The statistics come from “The Donor Mindset Study III,” a collaboration between Grey Matter Research and Opinions 4 Good. The companies surveyed 1,000 donors on a variety of preferences they might have concerning email and direct mail marketing and found that paper holds several advantages in areas such as ability to communicate story, facts, and information.

Donors believe that direct mail is better at telling a touching story by a clip of 38 percent to 23 percent. Among younger donors, the two are tied but the difference creeps up with age until reaching a 47 percent to 13 percent advantage among donors ages 65 and above. Gaps similarly expand as donor income constrains. Donors with household incomes of $100,000 or more find better stories in direct mail at a 36 percent to 30 percent rate while direct mail leads 40 percent to 17 percent among households of $40,000 or less in earnings.
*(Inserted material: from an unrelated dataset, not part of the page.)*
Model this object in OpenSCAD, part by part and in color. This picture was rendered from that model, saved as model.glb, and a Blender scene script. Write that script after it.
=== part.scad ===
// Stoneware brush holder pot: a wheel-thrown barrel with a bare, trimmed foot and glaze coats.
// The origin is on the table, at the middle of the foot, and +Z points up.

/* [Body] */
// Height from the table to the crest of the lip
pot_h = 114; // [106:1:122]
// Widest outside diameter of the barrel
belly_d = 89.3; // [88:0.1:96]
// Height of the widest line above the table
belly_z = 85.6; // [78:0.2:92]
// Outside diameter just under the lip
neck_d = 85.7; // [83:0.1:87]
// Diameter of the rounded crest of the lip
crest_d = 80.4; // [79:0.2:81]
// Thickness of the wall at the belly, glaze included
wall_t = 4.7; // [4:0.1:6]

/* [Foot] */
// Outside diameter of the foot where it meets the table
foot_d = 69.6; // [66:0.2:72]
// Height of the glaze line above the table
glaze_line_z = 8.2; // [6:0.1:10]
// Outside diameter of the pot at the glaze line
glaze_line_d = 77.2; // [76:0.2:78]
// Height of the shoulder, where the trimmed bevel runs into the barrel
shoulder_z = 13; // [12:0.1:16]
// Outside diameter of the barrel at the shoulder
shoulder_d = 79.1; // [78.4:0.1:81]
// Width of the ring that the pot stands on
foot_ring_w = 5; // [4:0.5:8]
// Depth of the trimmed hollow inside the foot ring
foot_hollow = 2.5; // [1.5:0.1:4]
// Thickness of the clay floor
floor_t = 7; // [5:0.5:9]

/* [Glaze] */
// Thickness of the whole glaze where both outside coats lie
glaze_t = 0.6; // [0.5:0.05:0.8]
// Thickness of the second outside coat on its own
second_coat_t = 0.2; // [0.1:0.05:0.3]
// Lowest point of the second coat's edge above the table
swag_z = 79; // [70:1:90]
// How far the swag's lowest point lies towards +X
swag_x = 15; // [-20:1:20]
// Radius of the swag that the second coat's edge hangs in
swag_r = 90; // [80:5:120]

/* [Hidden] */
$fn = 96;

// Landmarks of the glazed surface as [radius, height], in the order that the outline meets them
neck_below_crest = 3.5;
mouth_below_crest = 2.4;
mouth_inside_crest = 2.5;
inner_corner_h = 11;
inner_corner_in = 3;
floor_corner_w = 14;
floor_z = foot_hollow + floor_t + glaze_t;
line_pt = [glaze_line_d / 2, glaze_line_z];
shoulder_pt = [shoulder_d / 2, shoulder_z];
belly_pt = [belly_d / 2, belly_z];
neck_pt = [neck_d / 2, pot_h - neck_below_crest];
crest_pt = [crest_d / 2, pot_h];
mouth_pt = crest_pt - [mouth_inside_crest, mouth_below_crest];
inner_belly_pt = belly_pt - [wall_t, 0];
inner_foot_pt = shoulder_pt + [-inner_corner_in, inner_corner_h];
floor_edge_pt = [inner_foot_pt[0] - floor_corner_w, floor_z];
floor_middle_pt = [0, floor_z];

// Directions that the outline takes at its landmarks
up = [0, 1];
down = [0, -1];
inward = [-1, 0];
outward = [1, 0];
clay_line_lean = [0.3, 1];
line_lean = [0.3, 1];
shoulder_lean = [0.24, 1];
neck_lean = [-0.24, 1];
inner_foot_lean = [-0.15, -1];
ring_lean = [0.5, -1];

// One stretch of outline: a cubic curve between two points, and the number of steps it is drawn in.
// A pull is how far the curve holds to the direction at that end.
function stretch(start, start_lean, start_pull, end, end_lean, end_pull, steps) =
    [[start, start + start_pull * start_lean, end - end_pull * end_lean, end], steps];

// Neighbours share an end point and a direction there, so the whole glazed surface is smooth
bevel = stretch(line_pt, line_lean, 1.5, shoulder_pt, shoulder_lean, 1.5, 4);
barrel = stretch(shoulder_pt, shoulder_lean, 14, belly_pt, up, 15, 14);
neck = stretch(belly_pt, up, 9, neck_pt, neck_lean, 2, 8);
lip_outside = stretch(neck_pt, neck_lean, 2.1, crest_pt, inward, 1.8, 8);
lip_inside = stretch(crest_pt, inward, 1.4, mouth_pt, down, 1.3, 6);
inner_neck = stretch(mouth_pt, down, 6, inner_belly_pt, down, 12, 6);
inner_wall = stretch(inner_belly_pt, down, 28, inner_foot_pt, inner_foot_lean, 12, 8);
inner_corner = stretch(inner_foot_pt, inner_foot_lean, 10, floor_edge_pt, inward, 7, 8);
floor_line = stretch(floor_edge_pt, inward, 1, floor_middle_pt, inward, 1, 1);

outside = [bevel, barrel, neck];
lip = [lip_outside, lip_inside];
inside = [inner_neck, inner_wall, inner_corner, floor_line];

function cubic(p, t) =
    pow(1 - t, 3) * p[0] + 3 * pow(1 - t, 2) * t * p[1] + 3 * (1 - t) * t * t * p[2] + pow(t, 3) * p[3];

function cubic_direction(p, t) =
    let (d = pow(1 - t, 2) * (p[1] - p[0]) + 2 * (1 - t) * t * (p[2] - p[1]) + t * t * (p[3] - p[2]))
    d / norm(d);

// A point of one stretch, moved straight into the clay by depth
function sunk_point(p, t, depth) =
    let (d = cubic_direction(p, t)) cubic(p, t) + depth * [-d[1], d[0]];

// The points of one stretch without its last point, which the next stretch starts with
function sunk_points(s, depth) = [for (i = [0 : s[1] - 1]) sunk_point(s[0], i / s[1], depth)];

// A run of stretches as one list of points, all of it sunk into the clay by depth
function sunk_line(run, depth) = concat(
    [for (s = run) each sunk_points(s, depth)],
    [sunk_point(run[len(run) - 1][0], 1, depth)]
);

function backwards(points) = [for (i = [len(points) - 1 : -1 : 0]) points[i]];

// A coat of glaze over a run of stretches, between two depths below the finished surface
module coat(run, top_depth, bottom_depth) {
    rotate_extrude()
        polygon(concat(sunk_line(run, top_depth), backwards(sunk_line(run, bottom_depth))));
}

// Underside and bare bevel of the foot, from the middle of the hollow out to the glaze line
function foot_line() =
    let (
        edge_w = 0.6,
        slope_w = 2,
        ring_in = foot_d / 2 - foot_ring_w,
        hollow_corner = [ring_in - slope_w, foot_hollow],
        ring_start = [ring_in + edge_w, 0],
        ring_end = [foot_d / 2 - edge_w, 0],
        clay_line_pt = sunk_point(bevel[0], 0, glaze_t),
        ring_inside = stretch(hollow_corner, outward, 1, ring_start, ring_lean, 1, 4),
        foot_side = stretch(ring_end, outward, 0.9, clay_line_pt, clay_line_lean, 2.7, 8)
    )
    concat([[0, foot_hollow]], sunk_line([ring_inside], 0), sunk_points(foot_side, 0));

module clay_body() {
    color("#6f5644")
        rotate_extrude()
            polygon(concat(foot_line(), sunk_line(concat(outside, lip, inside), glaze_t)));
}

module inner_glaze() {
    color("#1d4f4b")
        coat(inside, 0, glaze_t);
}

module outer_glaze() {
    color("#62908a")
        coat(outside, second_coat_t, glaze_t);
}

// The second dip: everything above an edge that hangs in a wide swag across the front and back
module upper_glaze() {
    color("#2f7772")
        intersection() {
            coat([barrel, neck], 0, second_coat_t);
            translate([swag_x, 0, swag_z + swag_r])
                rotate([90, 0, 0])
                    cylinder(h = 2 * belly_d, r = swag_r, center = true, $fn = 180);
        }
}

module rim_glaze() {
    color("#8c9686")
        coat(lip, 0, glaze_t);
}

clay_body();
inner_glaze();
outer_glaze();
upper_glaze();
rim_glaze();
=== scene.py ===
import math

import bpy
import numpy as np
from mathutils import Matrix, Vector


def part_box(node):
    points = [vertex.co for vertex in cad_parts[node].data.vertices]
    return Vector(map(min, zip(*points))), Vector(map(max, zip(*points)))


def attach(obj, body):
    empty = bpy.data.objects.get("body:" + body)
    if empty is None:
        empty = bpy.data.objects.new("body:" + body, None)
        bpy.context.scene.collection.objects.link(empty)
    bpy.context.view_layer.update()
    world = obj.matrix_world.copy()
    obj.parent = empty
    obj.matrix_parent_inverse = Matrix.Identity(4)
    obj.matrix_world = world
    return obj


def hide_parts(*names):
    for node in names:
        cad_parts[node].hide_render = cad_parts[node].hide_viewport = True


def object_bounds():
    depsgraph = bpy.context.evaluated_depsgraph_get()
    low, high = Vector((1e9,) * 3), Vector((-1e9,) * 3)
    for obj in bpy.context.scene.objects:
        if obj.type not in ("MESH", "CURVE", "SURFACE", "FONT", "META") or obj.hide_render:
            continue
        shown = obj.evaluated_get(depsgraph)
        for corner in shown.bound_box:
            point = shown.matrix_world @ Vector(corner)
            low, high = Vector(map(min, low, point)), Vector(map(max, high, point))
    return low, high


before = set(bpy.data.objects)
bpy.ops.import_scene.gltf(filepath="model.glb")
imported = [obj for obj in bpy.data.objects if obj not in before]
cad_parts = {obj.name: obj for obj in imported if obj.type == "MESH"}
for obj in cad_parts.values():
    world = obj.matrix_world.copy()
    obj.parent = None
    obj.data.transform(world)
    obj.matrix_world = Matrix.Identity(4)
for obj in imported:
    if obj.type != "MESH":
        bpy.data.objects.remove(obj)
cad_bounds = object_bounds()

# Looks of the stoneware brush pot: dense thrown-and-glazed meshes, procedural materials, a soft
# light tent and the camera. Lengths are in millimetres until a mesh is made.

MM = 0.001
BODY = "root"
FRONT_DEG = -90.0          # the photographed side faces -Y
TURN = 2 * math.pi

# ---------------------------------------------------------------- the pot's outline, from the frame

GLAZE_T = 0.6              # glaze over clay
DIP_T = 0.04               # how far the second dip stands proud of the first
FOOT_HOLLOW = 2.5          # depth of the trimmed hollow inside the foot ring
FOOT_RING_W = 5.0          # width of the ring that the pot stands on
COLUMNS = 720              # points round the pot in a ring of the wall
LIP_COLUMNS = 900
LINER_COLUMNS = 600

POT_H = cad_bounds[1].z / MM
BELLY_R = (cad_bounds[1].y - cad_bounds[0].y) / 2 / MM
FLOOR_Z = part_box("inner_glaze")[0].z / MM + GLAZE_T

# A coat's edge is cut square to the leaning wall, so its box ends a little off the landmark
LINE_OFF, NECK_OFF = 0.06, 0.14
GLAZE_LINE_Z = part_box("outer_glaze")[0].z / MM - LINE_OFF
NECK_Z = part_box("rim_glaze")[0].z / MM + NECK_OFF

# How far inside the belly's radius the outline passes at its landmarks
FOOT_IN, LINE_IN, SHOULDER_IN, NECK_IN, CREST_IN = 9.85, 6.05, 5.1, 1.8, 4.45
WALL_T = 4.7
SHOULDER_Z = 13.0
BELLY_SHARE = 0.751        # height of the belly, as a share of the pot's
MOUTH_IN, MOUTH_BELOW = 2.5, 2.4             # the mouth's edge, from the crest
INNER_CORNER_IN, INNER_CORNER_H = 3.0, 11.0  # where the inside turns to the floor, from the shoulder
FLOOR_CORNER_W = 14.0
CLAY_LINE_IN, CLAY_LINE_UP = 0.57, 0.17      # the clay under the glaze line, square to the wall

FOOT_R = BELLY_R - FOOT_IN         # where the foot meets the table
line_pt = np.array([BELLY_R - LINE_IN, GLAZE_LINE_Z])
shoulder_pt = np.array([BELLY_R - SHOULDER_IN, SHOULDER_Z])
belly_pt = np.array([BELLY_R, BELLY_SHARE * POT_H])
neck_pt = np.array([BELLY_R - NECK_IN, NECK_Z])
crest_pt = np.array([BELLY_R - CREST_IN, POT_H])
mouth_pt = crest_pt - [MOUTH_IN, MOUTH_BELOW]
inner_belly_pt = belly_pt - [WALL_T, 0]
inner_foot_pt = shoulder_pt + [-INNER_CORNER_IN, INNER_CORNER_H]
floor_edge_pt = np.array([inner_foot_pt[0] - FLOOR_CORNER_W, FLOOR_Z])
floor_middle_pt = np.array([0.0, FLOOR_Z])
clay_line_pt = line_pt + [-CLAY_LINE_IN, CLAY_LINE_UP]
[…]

More than one-third (37 percent) of all donors think that direct mail beats email (32 percent) when it comes to conveying facts, but the difference is segmented among age and income groups. Donors under the age of 35 prefer email at a difference of 48 percent to 31 percent. Donors between the ages of 35 and 49 see no discernable difference. Older donors ages 50 to 64 and 65 and older, however, prefer direct mail for facts 37 percent to 24 percent and 46 percent to 20 percent, respectively. Direct mail is also preferred by donors giving less than $100 (45 percent to 21 percent) before closing for mid-tier gifts and flipping in favor of email for gifts of $2,000 or more, 44 percent to 29 percent.

Where the good news runs out for direct mail is when it comes to the downsides between the two. More than one-fifth of donors (21 percent) have a set preference for email as compared to 16 percent of donors who favor direct mail.
One-third (34 percent) of donors indicate that they are more likely to be annoyed by direct mail than email while only 28 percent are more annoyed by emails. The difference is most pronounced among donors under the age of 34 where 45 percent of donors are more likely to be annoyed by direct mail as compared to 24 percent with email.
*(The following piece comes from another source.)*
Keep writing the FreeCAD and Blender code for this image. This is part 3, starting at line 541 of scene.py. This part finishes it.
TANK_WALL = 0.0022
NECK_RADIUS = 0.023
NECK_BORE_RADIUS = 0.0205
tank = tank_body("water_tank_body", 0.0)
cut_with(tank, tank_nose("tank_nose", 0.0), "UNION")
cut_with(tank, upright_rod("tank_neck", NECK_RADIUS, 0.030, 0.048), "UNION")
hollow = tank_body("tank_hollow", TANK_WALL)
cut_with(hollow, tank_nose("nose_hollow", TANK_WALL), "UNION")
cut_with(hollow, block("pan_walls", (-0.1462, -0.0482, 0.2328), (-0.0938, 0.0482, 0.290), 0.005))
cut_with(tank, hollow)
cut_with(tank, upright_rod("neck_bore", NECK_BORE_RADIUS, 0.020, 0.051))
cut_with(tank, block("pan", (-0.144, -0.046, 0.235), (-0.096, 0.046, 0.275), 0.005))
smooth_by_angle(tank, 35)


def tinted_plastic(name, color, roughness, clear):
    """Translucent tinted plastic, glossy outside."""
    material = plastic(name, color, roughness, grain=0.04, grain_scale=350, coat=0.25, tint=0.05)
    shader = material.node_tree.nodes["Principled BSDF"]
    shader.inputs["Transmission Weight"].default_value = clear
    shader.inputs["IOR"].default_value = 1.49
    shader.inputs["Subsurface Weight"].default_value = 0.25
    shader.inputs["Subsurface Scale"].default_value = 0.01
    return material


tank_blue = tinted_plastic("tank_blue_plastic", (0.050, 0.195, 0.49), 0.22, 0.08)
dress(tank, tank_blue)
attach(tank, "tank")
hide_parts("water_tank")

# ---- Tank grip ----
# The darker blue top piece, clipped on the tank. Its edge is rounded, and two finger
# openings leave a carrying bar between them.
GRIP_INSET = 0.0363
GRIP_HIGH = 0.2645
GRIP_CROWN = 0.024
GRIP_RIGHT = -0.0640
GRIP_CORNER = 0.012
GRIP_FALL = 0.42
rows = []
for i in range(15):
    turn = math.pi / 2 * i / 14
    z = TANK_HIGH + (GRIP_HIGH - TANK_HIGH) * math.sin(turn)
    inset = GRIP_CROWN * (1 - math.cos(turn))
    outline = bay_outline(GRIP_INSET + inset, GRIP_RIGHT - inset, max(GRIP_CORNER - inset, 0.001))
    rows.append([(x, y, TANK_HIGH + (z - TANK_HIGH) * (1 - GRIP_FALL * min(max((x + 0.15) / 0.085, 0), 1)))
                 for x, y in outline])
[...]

Direct mail is also more likely to be placed into the “round file” — waste bin — with 41 percent of donors more likely to toss an unopened piece of mail as compared to 26 percent of donors who are more willing to delete an unread email. Paradoxically, among those who are more likely to read direct mail, 34 percent also responded that they are more likely to discard an unopened piece of direct mail than an email. One fifth (20 percent) of respondents that prefer email are also more likely to ignore emails.

The takeaway, according to Ron Sellers, president of Grey Matter Research, is that very few donors have an overwhelming preference for email over direct mail or vice versa. Just 6 percent of respondents preferred email across all six factors measured in the survey as compared to 4 percent who held an overwhelming direct mail preference.

“There are some in the industry who preach that older donors simply won’t accept digital communication, or that young donors reject traditional direct mail,” Sellers said in a release.  “While different ages do lean toward one method or the other, most donors are quite accepting of both methods.”